### Instructions to follow
Can all of these lines be returned exactly?

### Data
## Start

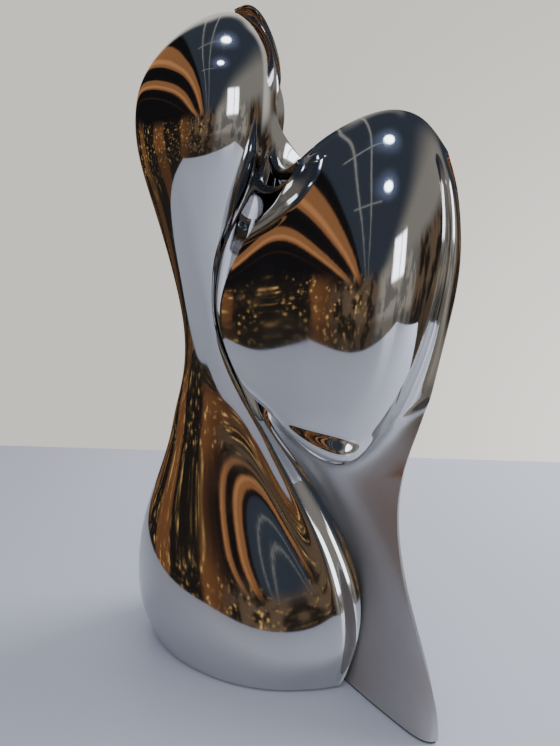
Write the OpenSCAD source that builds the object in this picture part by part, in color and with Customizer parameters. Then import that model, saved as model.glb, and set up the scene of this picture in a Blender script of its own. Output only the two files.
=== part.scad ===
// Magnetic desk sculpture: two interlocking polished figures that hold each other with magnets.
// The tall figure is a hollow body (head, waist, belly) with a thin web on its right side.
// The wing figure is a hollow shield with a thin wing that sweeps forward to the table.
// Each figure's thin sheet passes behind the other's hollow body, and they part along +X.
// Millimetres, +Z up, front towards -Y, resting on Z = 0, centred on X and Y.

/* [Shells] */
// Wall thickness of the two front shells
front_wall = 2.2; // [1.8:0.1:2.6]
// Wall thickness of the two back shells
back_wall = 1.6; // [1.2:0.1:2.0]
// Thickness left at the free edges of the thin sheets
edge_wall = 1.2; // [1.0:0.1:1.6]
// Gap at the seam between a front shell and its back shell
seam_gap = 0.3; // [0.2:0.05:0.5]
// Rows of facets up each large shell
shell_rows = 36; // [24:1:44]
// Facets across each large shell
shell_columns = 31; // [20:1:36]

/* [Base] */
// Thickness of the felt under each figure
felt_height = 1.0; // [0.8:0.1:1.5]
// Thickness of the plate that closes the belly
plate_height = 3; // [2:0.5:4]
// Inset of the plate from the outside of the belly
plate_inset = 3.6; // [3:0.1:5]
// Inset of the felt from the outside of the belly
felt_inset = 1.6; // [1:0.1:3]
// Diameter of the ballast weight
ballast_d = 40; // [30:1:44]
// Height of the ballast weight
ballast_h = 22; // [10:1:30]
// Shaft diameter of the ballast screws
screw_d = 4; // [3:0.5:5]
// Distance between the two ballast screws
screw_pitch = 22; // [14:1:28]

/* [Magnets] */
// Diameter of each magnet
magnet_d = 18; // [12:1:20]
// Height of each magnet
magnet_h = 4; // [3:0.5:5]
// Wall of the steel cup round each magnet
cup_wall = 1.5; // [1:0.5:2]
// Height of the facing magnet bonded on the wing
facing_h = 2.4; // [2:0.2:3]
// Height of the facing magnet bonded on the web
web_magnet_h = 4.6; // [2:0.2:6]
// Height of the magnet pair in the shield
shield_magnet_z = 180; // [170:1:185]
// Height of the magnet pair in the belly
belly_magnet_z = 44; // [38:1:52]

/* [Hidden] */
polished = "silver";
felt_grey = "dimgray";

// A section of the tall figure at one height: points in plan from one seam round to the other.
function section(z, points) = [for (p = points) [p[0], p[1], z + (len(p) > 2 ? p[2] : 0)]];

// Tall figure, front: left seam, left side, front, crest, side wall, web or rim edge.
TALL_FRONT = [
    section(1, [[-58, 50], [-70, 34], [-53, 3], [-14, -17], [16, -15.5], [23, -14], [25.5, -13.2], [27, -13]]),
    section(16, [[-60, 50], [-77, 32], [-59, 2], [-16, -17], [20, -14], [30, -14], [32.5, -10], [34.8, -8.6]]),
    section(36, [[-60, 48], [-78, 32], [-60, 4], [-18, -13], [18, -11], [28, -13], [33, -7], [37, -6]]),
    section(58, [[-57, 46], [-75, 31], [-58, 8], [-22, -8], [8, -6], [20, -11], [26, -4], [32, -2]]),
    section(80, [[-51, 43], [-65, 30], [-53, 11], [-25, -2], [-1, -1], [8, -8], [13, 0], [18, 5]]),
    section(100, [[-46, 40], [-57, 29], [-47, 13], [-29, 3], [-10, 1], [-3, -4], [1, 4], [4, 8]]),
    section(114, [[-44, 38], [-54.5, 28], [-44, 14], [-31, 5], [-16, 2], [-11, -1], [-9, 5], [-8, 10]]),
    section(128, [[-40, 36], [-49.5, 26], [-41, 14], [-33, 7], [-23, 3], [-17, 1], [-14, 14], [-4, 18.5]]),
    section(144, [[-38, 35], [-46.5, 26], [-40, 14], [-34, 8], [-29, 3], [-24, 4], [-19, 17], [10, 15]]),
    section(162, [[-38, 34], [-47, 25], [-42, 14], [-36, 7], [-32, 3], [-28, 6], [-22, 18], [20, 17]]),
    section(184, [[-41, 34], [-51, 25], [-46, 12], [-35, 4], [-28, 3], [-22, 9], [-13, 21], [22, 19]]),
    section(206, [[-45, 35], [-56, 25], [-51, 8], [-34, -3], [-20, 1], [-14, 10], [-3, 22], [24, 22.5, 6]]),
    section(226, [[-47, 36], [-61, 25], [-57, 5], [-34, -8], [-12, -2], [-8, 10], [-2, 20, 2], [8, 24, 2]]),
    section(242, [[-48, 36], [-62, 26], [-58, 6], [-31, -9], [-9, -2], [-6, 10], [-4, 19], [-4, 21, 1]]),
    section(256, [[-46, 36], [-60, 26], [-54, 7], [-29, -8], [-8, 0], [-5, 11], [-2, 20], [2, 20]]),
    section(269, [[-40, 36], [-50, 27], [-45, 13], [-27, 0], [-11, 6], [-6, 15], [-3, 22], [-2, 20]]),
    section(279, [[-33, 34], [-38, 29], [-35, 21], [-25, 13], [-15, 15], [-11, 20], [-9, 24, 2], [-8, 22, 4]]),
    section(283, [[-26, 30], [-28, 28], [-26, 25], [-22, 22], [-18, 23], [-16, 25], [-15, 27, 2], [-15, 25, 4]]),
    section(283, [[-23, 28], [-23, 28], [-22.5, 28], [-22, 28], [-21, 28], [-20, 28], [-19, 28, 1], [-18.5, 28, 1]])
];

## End

### Task result
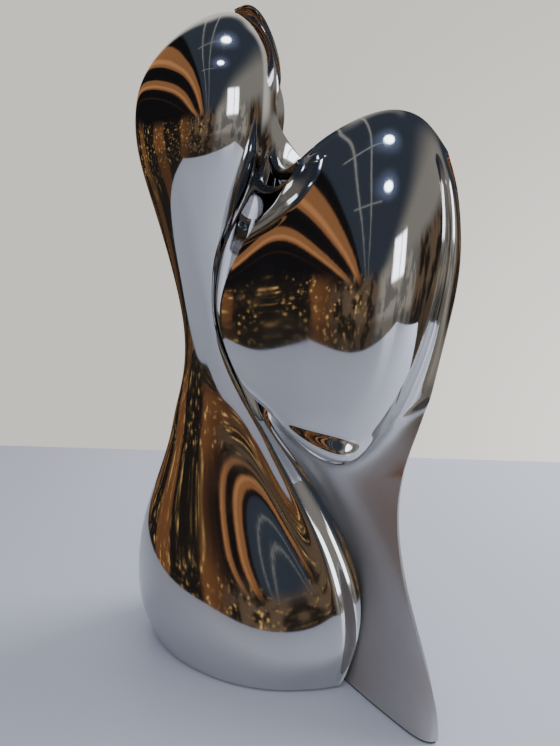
Write the OpenSCAD source that builds the object in this picture part by part, in color and with Customizer parameters. Then import that model, saved as model.glb, and set up the scene of this picture in a Blender script of its own. Output only the two files.
=== part.scad ===
// Magnetic desk sculpture: two interlocking polished figures that hold each other with magnets.
// The tall figure is a hollow body (head, waist, belly) with a thin web on its right side.
// The wing figure is a hollow shield with a thin wing that sweeps forward to the table.
// Each figure's thin sheet passes behind the other's hollow body, and they part along +X.
// Millimetres, +Z up, front towards -Y, resting on Z = 0, centred on X and Y.

/* [Shells] */
// Wall thickness of the two front shells
front_wall = 2.2; // [1.8:0.1:2.6]
// Wall thickness of the two back shells
back_wall = 1.6; // [1.2:0.1:2.0]
// Thickness left at the free edges of the thin sheets
edge_wall = 1.2; // [1.0:0.1:1.6]
// Gap at the seam between a front shell and its back shell
seam_gap = 0.3; // [0.2:0.05:0.5]
// Rows of facets up each large shell
shell_rows = 36; // [24:1:44]
// Facets across each large shell
shell_columns = 31; // [20:1:36]

/* [Base] */
// Thickness of the felt under each figure
felt_height = 1.0; // [0.8:0.1:1.5]
// Thickness of the plate that closes the belly
plate_height = 3; // [2:0.5:4]
// Inset of the plate from the outside of the belly
plate_inset = 3.6; // [3:0.1:5]
// Inset of the felt from the outside of the belly
felt_inset = 1.6; // [1:0.1:3]
// Diameter of the ballast weight
ballast_d = 40; // [30:1:44]
// Height of the ballast weight
ballast_h = 22; // [10:1:30]
// Shaft diameter of the ballast screws
screw_d = 4; // [3:0.5:5]
// Distance between the two ballast screws
screw_pitch = 22; // [14:1:28]

/* [Magnets] */
// Diameter of each magnet
magnet_d = 18; // [12:1:20]
// Height of each magnet
magnet_h = 4; // [3:0.5:5]
// Wall of the steel cup round each magnet
cup_wall = 1.5; // [1:0.5:2]
// Height of the facing magnet bonded on the wing
facing_h = 2.4; // [2:0.2:3]
// Height of the facing magnet bonded on the web
web_magnet_h = 4.6; // [2:0.2:6]
// Height of the magnet pair in the shield
shield_magnet_z = 180; // [170:1:185]
// Height of the magnet pair in the belly
belly_magnet_z = 44; // [38:1:52]

/* [Hidden] */
polished = "silver";
felt_grey = "dimgray";

// A section of the tall figure at one height: points in plan from one seam round to the other.
function section(z, points) = [for (p = points) [p[0], p[1], z + (len(p) > 2 ? p[2] : 0)]];

// Tall figure, front: left seam, left side, front, crest, side wall, web or rim edge.
TALL_FRONT = [
    section(1, [[-58, 50], [-70, 34], [-53, 3], [-14, -17], [16, -15.5], [23, -14], [25.5, -13.2], [27, -13]]),
    section(16, [[-60, 50], [-77, 32], [-59, 2], [-16, -17], [20, -14], [30, -14], [32.5, -10], [34.8, -8.6]]),
    section(36, [[-60, 48], [-78, 32], [-60, 4], [-18, -13], [18, -11], [28, -13], [33, -7], [37, -6]]),
    section(58, [[-57, 46], [-75, 31], [-58, 8], [-22, -8], [8, -6], [20, -11], [26, -4], [32, -2]]),
    section(80, [[-51, 43], [-65, 30], [-53, 11], [-25, -2], [-1, -1], [8, -8], [13, 0], [18, 5]]),
    section(100, [[-46, 40], [-57, 29], [-47, 13], [-29, 3], [-10, 1], [-3, -4], [1, 4], [4, 8]]),
    section(114, [[-44, 38], [-54.5, 28], [-44, 14], [-31, 5], [-16, 2], [-11, -1], [-9, 5], [-8, 10]]),
    section(128, [[-40, 36], [-49.5, 26], [-41, 14], [-33, 7], [-23, 3], [-17, 1], [-14, 14], [-4, 18.5]]),
    section(144, [[-38, 35], [-46.5, 26], [-40, 14], [-34, 8], [-29, 3], [-24, 4], [-19, 17], [10, 15]]),
    section(162, [[-38, 34], [-47, 25], [-42, 14], [-36, 7], [-32, 3], [-28, 6], [-22, 18], [20, 17]]),
    section(184, [[-41, 34], [-51, 25], [-46, 12], [-35, 4], [-28, 3], [-22, 9], [-13, 21], [22, 19]]),
    section(206, [[-45, 35], [-56, 25], [-51, 8], [-34, -3], [-20, 1], [-14, 10], [-3, 22], [24, 22.5, 6]]),
    section(226, [[-47, 36], [-61, 25], [-57, 5], [-34, -8], [-12, -2], [-8, 10], [-2, 20, 2], [8, 24, 2]]),
    section(242, [[-48, 36], [-62, 26], [-58, 6], [-31, -9], [-9, -2], [-6, 10], [-4, 19], [-4, 21, 1]]),
    section(256, [[-46, 36], [-60, 26], [-54, 7], [-29, -8], [-8, 0], [-5, 11], [-2, 20], [2, 20]]),
    section(269, [[-40, 36], [-50, 27], [-45, 13], [-27, 0], [-11, 6], [-6, 15], [-3, 22], [-2, 20]]),
    section(279, [[-33, 34], [-38, 29], [-35, 21], [-25, 13], [-15, 15], [-11, 20], [-9, 24, 2], [-8, 22, 4]]),
    section(283, [[-26, 30], [-28, 28], [-26, 25], [-22, 22], [-18, 23], [-16, 25], [-15, 27, 2], [-15, 25, 4]]),
    section(283, [[-23, 28], [-23, 28], [-22.5, 28], [-22, 28], [-21, 28], [-20, 28], [-19, 28, 1], [-18.5, 28, 1]])
];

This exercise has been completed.